Will you quote precisely the lines that run from the top of the material below to the line containing "it looks there.", both ends included?

┌─ Data section

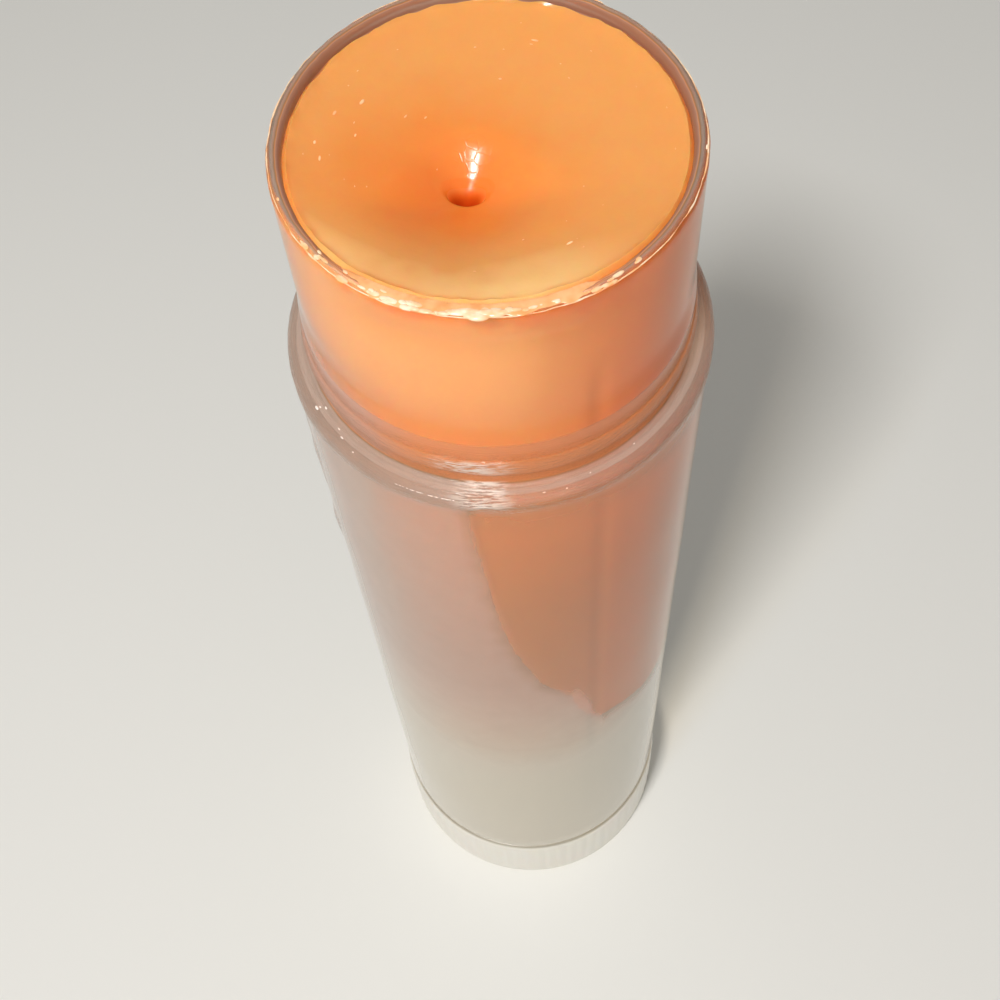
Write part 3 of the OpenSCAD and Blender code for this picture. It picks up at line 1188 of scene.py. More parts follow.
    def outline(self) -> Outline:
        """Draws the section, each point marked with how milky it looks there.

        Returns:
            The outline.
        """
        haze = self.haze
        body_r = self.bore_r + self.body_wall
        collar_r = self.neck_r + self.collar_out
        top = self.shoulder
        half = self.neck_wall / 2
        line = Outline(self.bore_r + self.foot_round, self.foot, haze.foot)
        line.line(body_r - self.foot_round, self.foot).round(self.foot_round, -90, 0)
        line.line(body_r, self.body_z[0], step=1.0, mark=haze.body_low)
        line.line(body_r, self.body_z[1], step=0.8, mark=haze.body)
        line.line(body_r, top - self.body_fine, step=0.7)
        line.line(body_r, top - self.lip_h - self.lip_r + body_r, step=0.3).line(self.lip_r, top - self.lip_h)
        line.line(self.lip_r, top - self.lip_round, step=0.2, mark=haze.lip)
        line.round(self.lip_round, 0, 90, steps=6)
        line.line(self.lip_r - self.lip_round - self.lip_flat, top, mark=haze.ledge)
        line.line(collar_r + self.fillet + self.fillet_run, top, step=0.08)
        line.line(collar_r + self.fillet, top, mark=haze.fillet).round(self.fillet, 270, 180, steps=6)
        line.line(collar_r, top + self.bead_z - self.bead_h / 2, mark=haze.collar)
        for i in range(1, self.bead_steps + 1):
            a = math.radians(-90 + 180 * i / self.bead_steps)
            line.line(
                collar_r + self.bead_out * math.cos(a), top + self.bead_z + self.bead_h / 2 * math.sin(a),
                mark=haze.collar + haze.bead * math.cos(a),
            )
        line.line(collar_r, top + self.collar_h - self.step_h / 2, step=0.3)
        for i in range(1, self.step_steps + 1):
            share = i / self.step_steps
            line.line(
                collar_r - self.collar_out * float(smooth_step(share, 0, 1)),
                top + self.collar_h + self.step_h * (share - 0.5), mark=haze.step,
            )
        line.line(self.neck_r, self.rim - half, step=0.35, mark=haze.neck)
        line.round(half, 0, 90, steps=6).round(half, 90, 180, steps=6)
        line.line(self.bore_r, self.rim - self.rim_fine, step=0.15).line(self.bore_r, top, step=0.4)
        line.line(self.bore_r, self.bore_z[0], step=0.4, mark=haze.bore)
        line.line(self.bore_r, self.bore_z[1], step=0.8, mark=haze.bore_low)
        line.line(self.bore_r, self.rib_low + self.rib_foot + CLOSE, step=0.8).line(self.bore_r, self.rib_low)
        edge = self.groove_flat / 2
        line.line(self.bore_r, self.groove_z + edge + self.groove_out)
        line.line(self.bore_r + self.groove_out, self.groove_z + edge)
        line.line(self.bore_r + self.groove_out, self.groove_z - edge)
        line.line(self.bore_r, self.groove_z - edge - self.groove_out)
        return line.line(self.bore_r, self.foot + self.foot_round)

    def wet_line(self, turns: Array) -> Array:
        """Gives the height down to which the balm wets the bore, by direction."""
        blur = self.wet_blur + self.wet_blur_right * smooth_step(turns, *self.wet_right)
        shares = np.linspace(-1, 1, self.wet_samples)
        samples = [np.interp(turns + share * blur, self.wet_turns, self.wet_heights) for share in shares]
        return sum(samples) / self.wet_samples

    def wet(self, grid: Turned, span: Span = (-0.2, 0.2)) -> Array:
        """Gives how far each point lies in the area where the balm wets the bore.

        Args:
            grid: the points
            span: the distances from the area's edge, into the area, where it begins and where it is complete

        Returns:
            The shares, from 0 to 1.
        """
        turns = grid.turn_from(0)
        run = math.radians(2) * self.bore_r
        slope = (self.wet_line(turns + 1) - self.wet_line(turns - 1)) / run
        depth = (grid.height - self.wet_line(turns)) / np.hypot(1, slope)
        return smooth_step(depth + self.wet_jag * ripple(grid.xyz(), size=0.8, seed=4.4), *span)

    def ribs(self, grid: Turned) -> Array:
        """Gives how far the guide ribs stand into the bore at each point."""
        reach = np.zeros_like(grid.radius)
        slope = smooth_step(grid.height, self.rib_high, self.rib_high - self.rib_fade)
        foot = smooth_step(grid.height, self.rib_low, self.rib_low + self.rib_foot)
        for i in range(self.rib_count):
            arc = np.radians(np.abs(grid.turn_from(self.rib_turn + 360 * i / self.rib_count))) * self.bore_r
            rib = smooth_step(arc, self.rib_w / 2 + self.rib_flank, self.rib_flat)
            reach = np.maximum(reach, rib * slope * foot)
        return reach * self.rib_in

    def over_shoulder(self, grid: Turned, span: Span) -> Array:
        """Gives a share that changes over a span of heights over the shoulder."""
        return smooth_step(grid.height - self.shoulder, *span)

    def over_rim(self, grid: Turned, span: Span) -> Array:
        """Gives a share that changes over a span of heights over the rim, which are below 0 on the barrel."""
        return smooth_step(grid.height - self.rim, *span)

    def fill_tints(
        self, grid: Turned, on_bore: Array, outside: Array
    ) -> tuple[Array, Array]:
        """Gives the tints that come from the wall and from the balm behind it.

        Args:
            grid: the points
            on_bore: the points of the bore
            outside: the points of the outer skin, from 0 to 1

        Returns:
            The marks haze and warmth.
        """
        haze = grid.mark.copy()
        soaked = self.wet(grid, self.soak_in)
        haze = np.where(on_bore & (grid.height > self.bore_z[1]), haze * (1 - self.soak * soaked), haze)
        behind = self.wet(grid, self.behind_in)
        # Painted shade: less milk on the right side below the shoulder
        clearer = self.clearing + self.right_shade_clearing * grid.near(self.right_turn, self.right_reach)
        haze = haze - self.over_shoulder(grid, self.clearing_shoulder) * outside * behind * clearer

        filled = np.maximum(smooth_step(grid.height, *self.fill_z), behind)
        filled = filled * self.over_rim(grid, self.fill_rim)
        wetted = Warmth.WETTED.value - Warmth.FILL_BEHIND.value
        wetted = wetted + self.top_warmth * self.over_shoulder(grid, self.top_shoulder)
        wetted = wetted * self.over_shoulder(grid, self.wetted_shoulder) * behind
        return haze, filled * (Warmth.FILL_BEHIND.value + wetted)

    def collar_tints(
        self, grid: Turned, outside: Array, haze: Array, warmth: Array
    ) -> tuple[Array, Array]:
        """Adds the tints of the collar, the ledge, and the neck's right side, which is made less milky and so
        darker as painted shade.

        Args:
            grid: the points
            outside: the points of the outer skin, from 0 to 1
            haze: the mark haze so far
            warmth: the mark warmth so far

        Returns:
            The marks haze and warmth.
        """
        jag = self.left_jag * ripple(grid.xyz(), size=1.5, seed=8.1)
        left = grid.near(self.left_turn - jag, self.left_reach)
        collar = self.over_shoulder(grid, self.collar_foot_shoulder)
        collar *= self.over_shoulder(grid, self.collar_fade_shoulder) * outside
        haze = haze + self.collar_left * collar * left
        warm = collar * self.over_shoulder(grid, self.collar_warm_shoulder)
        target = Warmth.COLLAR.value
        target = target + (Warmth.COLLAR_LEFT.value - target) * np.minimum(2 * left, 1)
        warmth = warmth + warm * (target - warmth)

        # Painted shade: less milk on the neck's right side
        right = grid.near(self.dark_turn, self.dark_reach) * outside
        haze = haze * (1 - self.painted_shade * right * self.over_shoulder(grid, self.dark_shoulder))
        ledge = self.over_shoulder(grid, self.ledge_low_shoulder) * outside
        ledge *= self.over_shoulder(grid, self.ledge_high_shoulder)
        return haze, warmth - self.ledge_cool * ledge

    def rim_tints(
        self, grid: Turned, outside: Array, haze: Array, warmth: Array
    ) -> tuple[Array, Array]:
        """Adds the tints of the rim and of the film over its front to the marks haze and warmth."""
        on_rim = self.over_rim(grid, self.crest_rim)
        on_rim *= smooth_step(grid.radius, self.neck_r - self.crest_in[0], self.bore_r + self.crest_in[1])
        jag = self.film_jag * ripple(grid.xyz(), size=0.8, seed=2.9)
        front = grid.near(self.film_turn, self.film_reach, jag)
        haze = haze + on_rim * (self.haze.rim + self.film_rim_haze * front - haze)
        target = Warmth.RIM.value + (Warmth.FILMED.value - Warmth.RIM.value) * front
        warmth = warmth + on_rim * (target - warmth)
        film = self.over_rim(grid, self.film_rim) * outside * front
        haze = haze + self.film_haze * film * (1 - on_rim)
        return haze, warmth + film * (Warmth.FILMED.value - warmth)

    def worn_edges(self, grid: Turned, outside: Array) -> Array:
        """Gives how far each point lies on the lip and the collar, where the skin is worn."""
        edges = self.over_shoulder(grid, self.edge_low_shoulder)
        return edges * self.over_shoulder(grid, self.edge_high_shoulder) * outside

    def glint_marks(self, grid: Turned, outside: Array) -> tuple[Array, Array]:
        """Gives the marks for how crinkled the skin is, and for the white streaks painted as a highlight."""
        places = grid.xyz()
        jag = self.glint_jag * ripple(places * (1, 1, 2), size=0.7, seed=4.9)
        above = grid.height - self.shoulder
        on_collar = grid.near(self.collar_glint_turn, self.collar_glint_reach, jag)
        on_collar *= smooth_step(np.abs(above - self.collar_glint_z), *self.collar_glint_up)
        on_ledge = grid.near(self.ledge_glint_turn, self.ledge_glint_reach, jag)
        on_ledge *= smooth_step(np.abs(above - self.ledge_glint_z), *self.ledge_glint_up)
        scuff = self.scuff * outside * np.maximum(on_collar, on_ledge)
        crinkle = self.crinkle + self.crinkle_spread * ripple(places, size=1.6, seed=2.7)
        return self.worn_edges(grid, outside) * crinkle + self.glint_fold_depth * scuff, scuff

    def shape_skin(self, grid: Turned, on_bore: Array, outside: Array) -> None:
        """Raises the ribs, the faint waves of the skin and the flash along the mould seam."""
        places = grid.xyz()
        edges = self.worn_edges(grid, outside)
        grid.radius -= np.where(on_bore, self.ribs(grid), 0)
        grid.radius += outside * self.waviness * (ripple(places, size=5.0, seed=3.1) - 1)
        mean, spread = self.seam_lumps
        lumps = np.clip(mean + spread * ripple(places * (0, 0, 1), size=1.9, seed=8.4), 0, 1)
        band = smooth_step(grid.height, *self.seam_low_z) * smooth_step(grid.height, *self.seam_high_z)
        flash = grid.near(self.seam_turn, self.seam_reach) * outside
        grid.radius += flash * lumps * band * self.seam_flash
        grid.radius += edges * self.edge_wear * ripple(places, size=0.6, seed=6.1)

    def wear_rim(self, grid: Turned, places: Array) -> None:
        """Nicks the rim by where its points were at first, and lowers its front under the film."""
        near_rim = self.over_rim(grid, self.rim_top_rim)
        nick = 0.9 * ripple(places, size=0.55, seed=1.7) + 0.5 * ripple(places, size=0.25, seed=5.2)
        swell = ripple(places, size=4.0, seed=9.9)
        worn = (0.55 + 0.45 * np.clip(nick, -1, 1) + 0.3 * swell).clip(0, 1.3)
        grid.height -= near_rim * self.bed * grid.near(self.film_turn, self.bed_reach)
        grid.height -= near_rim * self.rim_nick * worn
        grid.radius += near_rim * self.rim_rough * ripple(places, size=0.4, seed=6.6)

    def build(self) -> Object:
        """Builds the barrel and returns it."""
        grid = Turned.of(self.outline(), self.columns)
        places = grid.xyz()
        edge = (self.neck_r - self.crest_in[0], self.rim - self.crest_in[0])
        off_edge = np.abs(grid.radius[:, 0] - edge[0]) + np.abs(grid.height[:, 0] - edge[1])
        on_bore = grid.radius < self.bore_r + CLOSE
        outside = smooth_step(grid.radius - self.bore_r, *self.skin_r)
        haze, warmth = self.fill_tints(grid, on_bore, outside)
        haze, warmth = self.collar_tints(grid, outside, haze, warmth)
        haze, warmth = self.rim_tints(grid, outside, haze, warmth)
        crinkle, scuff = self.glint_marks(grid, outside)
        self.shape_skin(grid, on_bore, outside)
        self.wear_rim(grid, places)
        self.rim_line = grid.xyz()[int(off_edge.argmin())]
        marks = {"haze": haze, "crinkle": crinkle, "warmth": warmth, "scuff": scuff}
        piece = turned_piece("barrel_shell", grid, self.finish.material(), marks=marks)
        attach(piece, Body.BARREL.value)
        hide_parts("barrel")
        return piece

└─

> Solution for this problem:
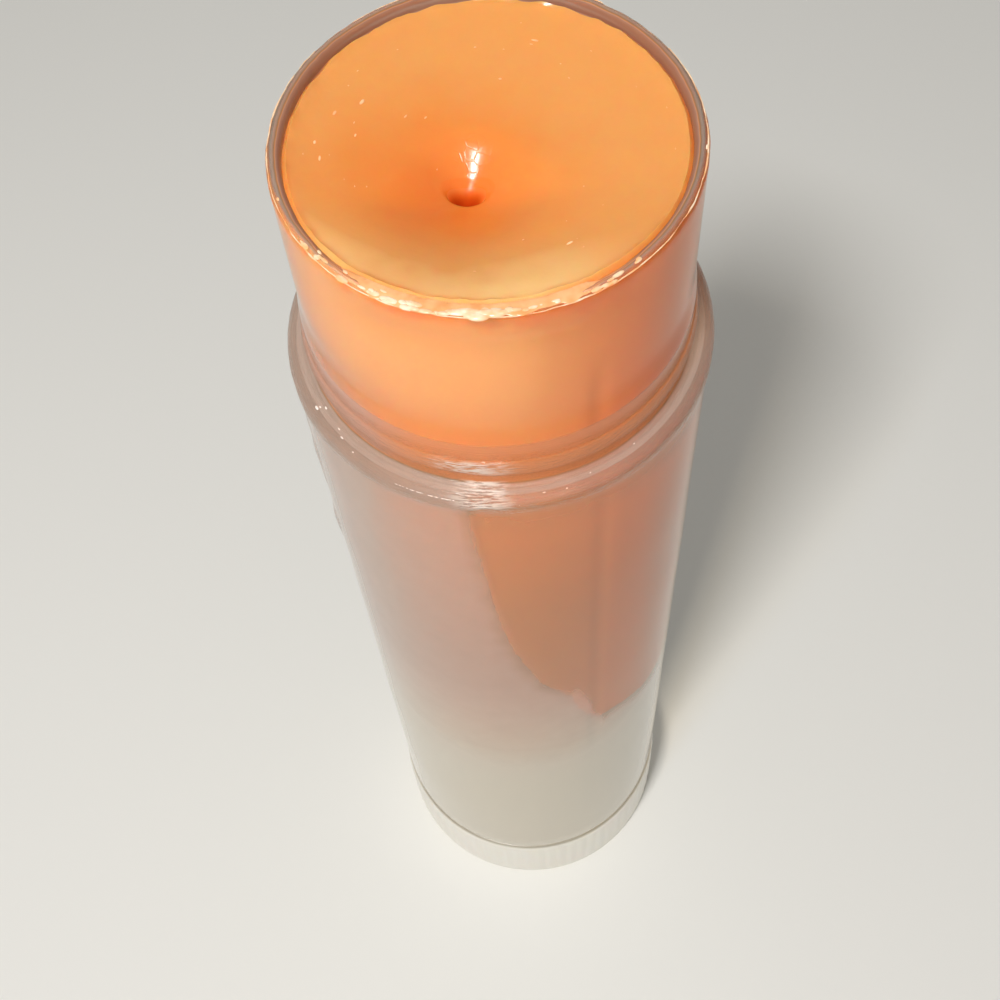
Write part 3 of the OpenSCAD and Blender code for this picture. It picks up at line 1188 of scene.py. More parts follow.
    def outline(self) -> Outline:
        """Draws the section, each point marked with how milky it looks there.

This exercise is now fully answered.